[Work to complete] Write out exactly the lines from the line with "const press = new THREE.Group();" through the line with "obj.matrix_world = world", both ends included, and no other line.

....

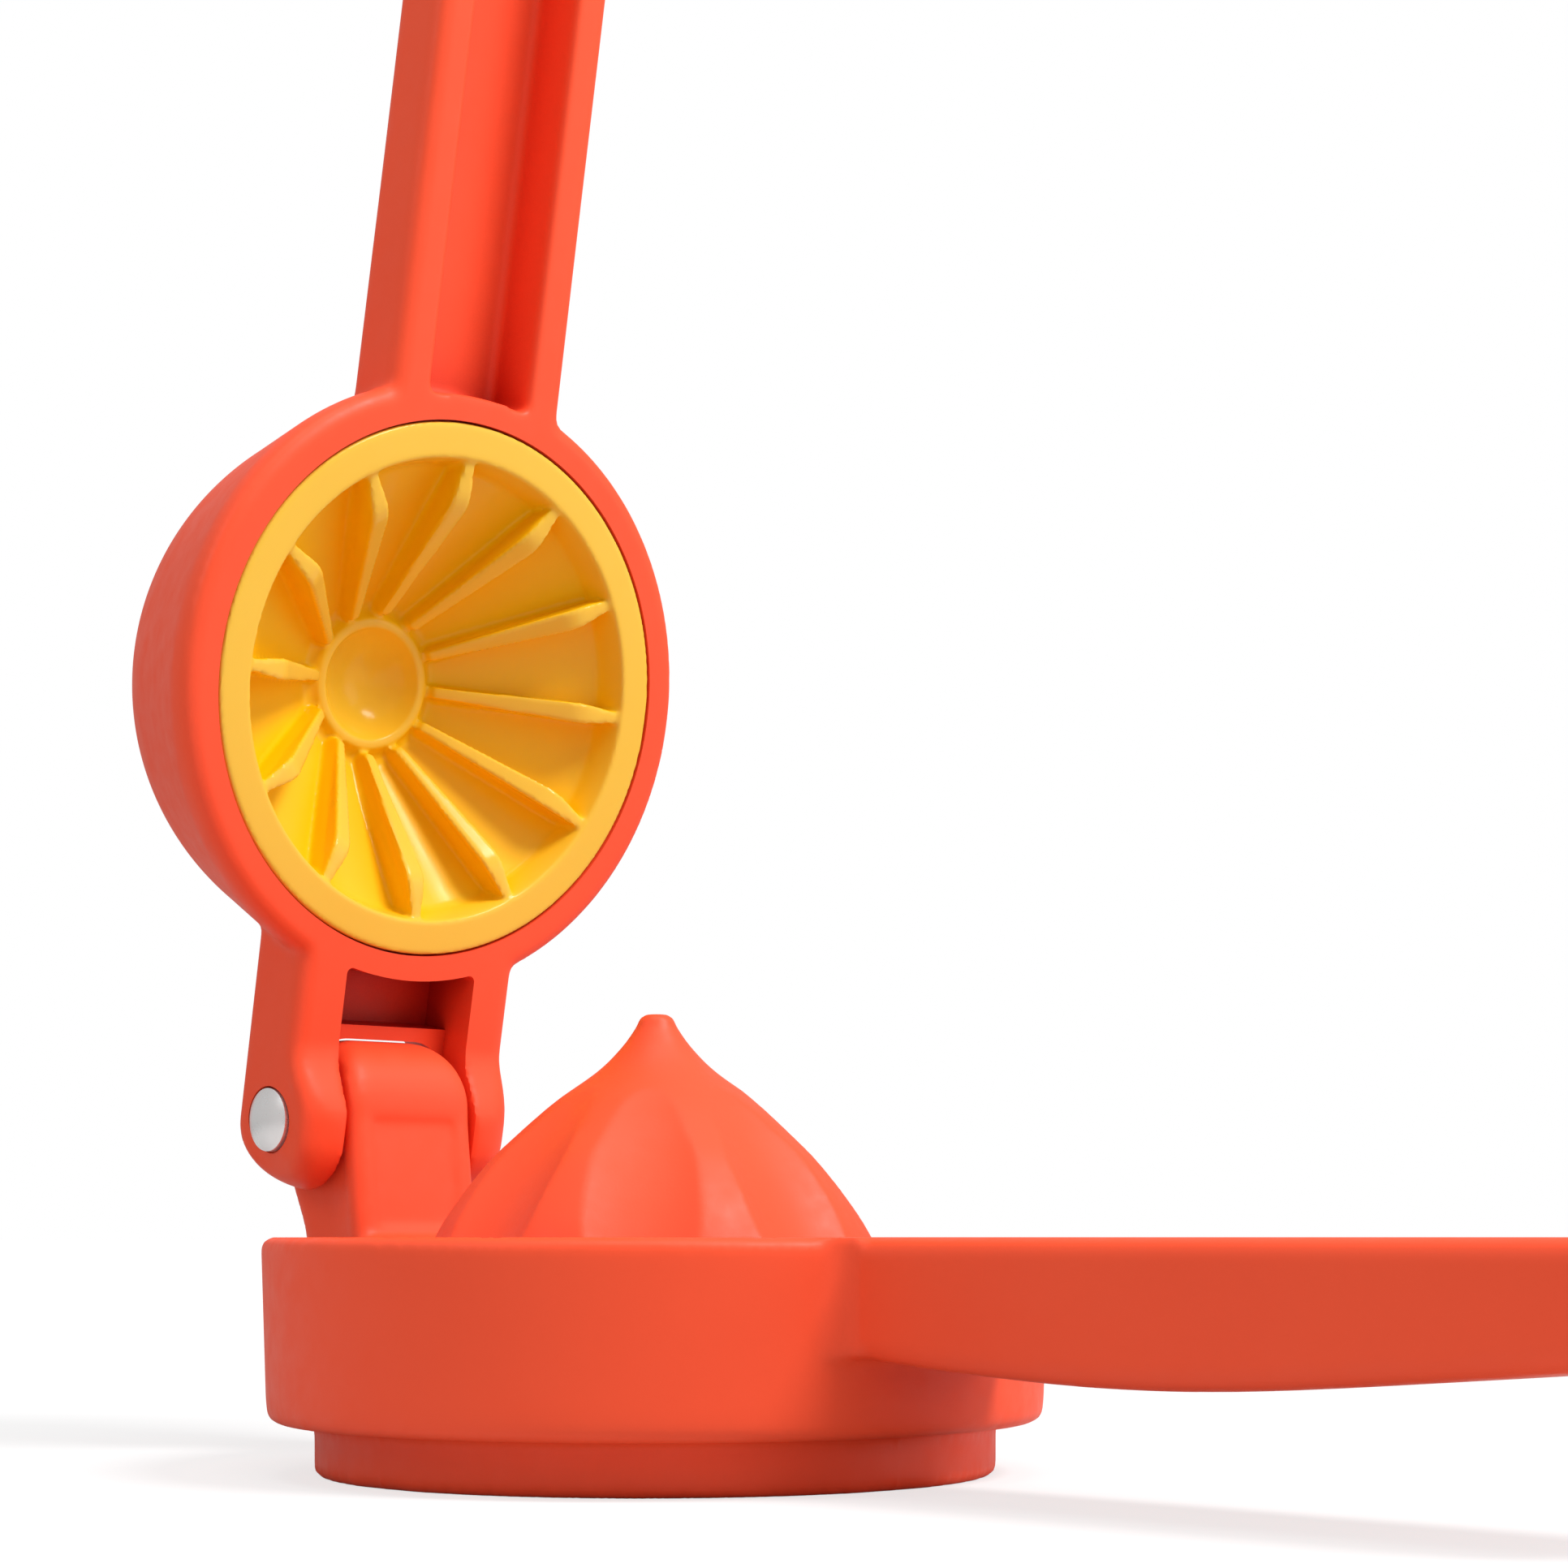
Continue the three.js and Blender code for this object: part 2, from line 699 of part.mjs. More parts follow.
/** Window under the cup: a pocket closed at the back, over the set-back web. */
function windowCut() {
  const half = slotHalf;
  const turn = Math.asin(half / windowRadius);
  const crown = arcPoints(
    0, hingeReach, windowRadius, windowRadius,
    -Math.PI / 2 + turn, -Math.PI / 2 - turn,
  ).map((p, i, all) => [p.x, p.y, i === 0 || i === all.length - 1 ? arm.windowRound : 0]);
  const front = arm.faceLead + overrun;
  const pocketDepth = arm.faceLead + arm.earBack - arm.windowFloor + overrun;
  const outline = roundCorners([[-half, webHigh], [half, webHigh], ...crown]);
  const recess = [[-half, 0], [half, 0], [half, webHigh + seatGap], [-half, webHigh + seatGap]];
  return extrudeBack(outline, front, pocketDepth)
    .add(extrudeBack(roundCorners(recess), front, arm.webSetback + overrun));
}

/** Slot between the ears that the base's knuckle turns in. */
function knuckleSlot() {
  const reach = arm.lobeRadius + overrun;
  const outline = roundCorners([
    [-slotHalf, -reach - arm.lobeDrop],
    [slotHalf, -reach - arm.lobeDrop],
    [slotHalf, webLow],
    [-slotHalf, webLow],
  ]);
  return extrudeBack(outline, reach, 2 * reach);
}

/** Cut that makes the upper handle a channel, its lower end following the cup's ring. */
function upperHandleChannel() {
  const half = handleWidth / 2 - arm.wall;
  const turn = Math.asin(half / channelRise);
  const curve = arcPoints(
    0, hingeReach, channelRise, channelRise,
    Math.PI / 2 + turn, Math.PI / 2 - turn,
  ).map((p, i, all) => [p.x, p.y, i === 0 || i === all.length - 1 ? arm.channelRound / 3 : 0]);
  const end = armLength - arm.channelEnd;
  const outline = [...curve, [half, end, arm.channelRound], [-half, end, arm.channelRound]];
  return extrudeBack(roundCorners(outline), arm.faceLead + overrun, arm.channelDepth + overrun);
}

/** Bore through both ears with a seat for the pin's head on each side. */
function earBores() {
  const seat = clevisHalf - pin.headSeat;
  const headBore = pin.headRadius + pin.headGap;
  return rodY(pin.shankRadius + pinGap, -clevisHalf - overrun, clevisHalf + overrun)
    .add(rodY(headBore, seat, clevisHalf + overrun))
    .add(rodY(headBore, -clevisHalf - overrun, -seat));
}

/** Press arm: cup housing, clevis and handle in one moulding. */
function makeArm() {
  const solid = cupOutside()
    .add(armPlate())
    .add(extrudeAcross(clevisOutline(), 2 * clevisHalf, arm.earRound))
    .subtract(knuckleSlot())
    .subtract(windowCut())
    .subtract(upperHandleChannel())
    .subtract(cupInside())
    .subtract(earBores());
  return toMesh('press_arm', solid, shellPaint);
}

/** Inner side of the insert's bowl between the fins, from the boss out to the ring. */
function bowlLine() {
  const inner = ringRadius - insert.ringWidth;
  const boss = insert.dimpleRadius + insert.bossWall;
  return [
    [boss + insert.bossRise, insert.dimpleDepth + insert.bossRise, insert.bossRise],
    [inner - insert.shelfWidth, insert.shelfDepth + insert.wall / 2, insert.shelfDepth],
    [inner - insert.wall / 2, insert.shelfDepth - insert.wall / 2, insert.wall],
    [inner, 0, insert.ringRound],
  ];
}

/** Insert without its fins: ring, stepped bowl, boss and dimple, as a profile about +X. */
function insertShell() {
  const front = arm.faceLead;
  const inner = ringRadius - insert.ringWidth;
  const boss = insert.dimpleRadius + insert.bossWall;
  const sphere = (insert.dimpleRadius ** 2 + insert.dimpleSag ** 2) / (2 * insert.dimpleSag);
  const centre = insert.dimpleDepth + insert.dimpleSag - sphere;
  const turn = Math.asin(insert.dimpleRadius / sphere);
  const dimple = arcPoints(0, centre, sphere, sphere, Math.PI / 2, Math.PI / 2 - turn);
  dimple[0].x = 0;
  const bottom = insert.dimpleDepth + insert.dimpleSag + insert.wall;
  const face = [
    ...dimple.map((p) => [p.x, p.y]),
    [boss, insert.dimpleDepth, insert.bossWall / 2],
    ...bowlLine(),
    [inner, -overrun],
    [0, -overrun],
  ];
  const back = [
    [0, 0],
    [ringRadius, 0, insert.ringRound],
    [ringRadius, insert.ringThickness],
    [inner + insert.wall, insert.ringThickness],
    [inner + insert.wall / 2, insert.shelfDepth + insert.wall],
    [inner - insert.shelfWidth, insert.shelfDepth + insert.wall * 2],
    [boss + insert.wall * 2, insert.dimpleDepth + insert.wall * 2],
    [boss, bottom],
    [0, bottom],
  ];
  const turned = (corners) => revolveX(
    roundCorners(corners, false).map((p) => new THREE.Vector2(p.x, front - p.y)),
  );
  return turned(back).subtract(turned(face));
}

/** One radial fin: kinked crest over a foot buried in the bowl's wall. */
function insertFin() {
  const inner = ringRadius - insert.ringWidth;
  const [boss, slope, shelf] = bowlLine();
  const sink = insert.wall / 2;
  const line = [
    [inner + sink / 2, insert.ringRound],
    [inner - insert.finKinkInset, insert.finKinkDepth, insert.shelfDepth],
    [insert.finTipRadius, insert.finTipDepth, insert.finRound * 1.5],
    [insert.finTipRadius, insert.dimpleDepth + sink],
    [boss[0] + sink, boss[1] + sink],
    [slope[0], slope[1] + sink],
    [shelf[0], shelf[1] + sink],
    [inner + sink / 2, shelf[1] - sink],
  ];
  const points = roundCorners(line).map((p) => new THREE.Vector2(arm.faceLead - p.y, p.x));
  return extrudeAcross(points, insert.finWidth, insert.finRound);
}

/** Press insert: the yellow ribbed cup that drops into the arm's housing. */
function makeInsert() {
  const fin = insertFin();
  let solid = insertShell();
  for (let i = 0; i < insert.finCount; i += 1) {
    solid = solid.add(fin.rotate([(360 * i) / insert.finCount, 0, 0]));
  }
  return toMesh('press_insert', solid.translate([0, 0, hingeReach]), insertPaint);
}

/** Domed head whose flat face seats in an ear, from the pin's axis outward at y = face. */
function pinHead() {
  const face = clevisHalf - pin.headSeat + seatGap;
  const rim = clevisHalf;
  const sphere = (pin.headRadius ** 2 + pin.domeRise ** 2) / (2 * pin.domeRise);
  const turn = Math.asin(pin.headRadius / sphere);
  const dome = arcPoints(0, rim + pin.domeRise - sphere, sphere, sphere, Math.PI / 2 - turn, Math.PI / 2);
  dome[dome.length - 1].x = 0;
  const profile = [new THREE.Vector2(0, face), new THREE.Vector2(pin.headRadius, face), ...dome];
  return toSolid(new THREE.LatheGeometry(profile, pinSteps));
}

/** Hinge pin: domed head, and a shank that is hollow at its far end. */
function makePin() {
  const head = pinHead().rotate([0, 0, 180]);
  const far = clevisHalf - pin.headSeat;
  const shank = rodY(pin.shankRadius, -far - pin.headSeat / 2, far);
  const hollow = rodY(pin.studRadius + pinGap, far - pin.studLength - seatGap, far + overrun);
  return toMesh('hinge_pin', head.add(shank).subtract(hollow), pinPaint);
}

/** Cap on the pin's far side, held by a stud in the hollow shank. */
function makePinCap() {
  const face = clevisHalf - pin.headSeat + seatGap;
  const stud = rodY(pin.studRadius, clevisHalf - pin.headSeat - pin.studLength, face + seatGap);
  return toMesh('hinge_pin_cap', pinHead().add(stud), pinPaint);
}

const press = new THREE.Group();
press.add(makeBase(), makeReamer());

const hinged = new THREE.Group();
hinged.position.set(-hingeReach, 0, baseHeight + hingeRise);
hinged.rotation.y = restLean;
hinged.add(makeArm(), makeInsert(), makePin(), makePinCap());
press.add(hinged);

export default press;
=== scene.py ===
"""Lever citrus juice press in its open pose, modelled in place on the CAD frame.

A round base with a fluted reamer over a slotted strainer, a hinge post, and an arm whose
yellow ribbed insert presses half a fruit. Sizes are millimetres, meshes are metres.
"""

import logging
import math
from collections.abc import Iterator, Sequence
from contextlib import contextmanager
from dataclasses import dataclass, field
from enum import Enum
from typing import ClassVar

import bpy
from mathutils import Matrix, Vector

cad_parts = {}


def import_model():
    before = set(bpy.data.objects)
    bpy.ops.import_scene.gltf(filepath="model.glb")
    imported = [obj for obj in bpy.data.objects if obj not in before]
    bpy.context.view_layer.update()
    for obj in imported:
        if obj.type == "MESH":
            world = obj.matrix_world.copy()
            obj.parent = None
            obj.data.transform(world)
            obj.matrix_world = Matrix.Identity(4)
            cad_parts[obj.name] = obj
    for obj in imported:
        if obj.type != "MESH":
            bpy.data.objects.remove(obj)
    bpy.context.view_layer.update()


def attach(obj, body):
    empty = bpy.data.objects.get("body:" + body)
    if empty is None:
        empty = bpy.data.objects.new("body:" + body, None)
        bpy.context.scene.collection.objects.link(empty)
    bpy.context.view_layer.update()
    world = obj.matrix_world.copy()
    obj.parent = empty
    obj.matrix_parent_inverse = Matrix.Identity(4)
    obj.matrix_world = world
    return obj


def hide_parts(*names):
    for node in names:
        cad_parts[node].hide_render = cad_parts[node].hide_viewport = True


LOG = logging.getLogger("juice_press")
MM = 0.001
WELD = 1e-6
OVERRUN = 4.0
TALL = 40.0
QUARTER = 10
ROD_SIDES = 64
CREASE = math.radians(38)
ORIGIN = Vector((0, 0, 0))
FORWARD = Vector((1, 0, 0))
ACROSS = Vector((0, 1, 0))
UP = Vector((0, 0, 1))

Object = bpy.types.Object
Material = bpy.types.Material
NodeTree = bpy.types.NodeTree
Nodes = dict[str, bpy.types.Node]
Points = list[Vector]
Corner = tuple[float, ...]
Outline = Sequence[Sequence[float]]


class Body(Enum):
    """Rigid body of the frame that a piece rides on."""

    BASE = "base"
    ARM = "arm"


class Cut(Enum):
    """What a second solid does to a first one."""

    JOIN = "UNION"
    CARVE = "DIFFERENCE"
    KEEP = "INTERSECT"


def arc(centre: Sequence[float], radius: float, start: float, end: float, steps: int) -> Points:
    """Points on an arc of a circle.

    Args:
        centre: Centre as (x, y).
        radius: Radius of the circle.
        start: First angle in radians.
        end: Last angle in radians.
        steps: Number of chords.

    Returns:
        The points from the first angle to the last.
    """
    middle = Vector(centre)
    angles = [start + (end - start) * k / steps for k in range(steps + 1)]
    return [middle + radius * Vector((math.cos(a), math.sin(a))) for a in angles]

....

[Solution]
const press = new THREE.Group();
press.add(makeBase(), makeReamer());

const hinged = new THREE.Group();
hinged.position.set(-hingeReach, 0, baseHeight + hingeRise);
hinged.rotation.y = restLean;
hinged.add(makeArm(), makeInsert(), makePin(), makePinCap());
press.add(hinged);

export default press;
=== scene.py ===
"""Lever citrus juice press in its open pose, modelled in place on the CAD frame.

A round base with a fluted reamer over a slotted strainer, a hinge post, and an arm whose
yellow ribbed insert presses half a fruit. Sizes are millimetres, meshes are metres.
"""

import logging
import math
from collections.abc import Iterator, Sequence
from contextlib import contextmanager
from dataclasses import dataclass, field
from enum import Enum
from typing import ClassVar

import bpy
from mathutils import Matrix, Vector

cad_parts = {}


def import_model():
    before = set(bpy.data.objects)
    bpy.ops.import_scene.gltf(filepath="model.glb")
    imported = [obj for obj in bpy.data.objects if obj not in before]
    bpy.context.view_layer.update()
    for obj in imported:
        if obj.type == "MESH":
            world = obj.matrix_world.copy()
            obj.parent = None
            obj.data.transform(world)
            obj.matrix_world = Matrix.Identity(4)
            cad_parts[obj.name] = obj
    for obj in imported:
        if obj.type != "MESH":
            bpy.data.objects.remove(obj)
    bpy.context.view_layer.update()


def attach(obj, body):
    empty = bpy.data.objects.get("body:" + body)
    if empty is None:
        empty = bpy.data.objects.new("body:" + body, None)
        bpy.context.scene.collection.objects.link(empty)
    bpy.context.view_layer.update()
    world = obj.matrix_world.copy()
    obj.parent = empty
    obj.matrix_parent_inverse = Matrix.Identity(4)
    obj.matrix_world = world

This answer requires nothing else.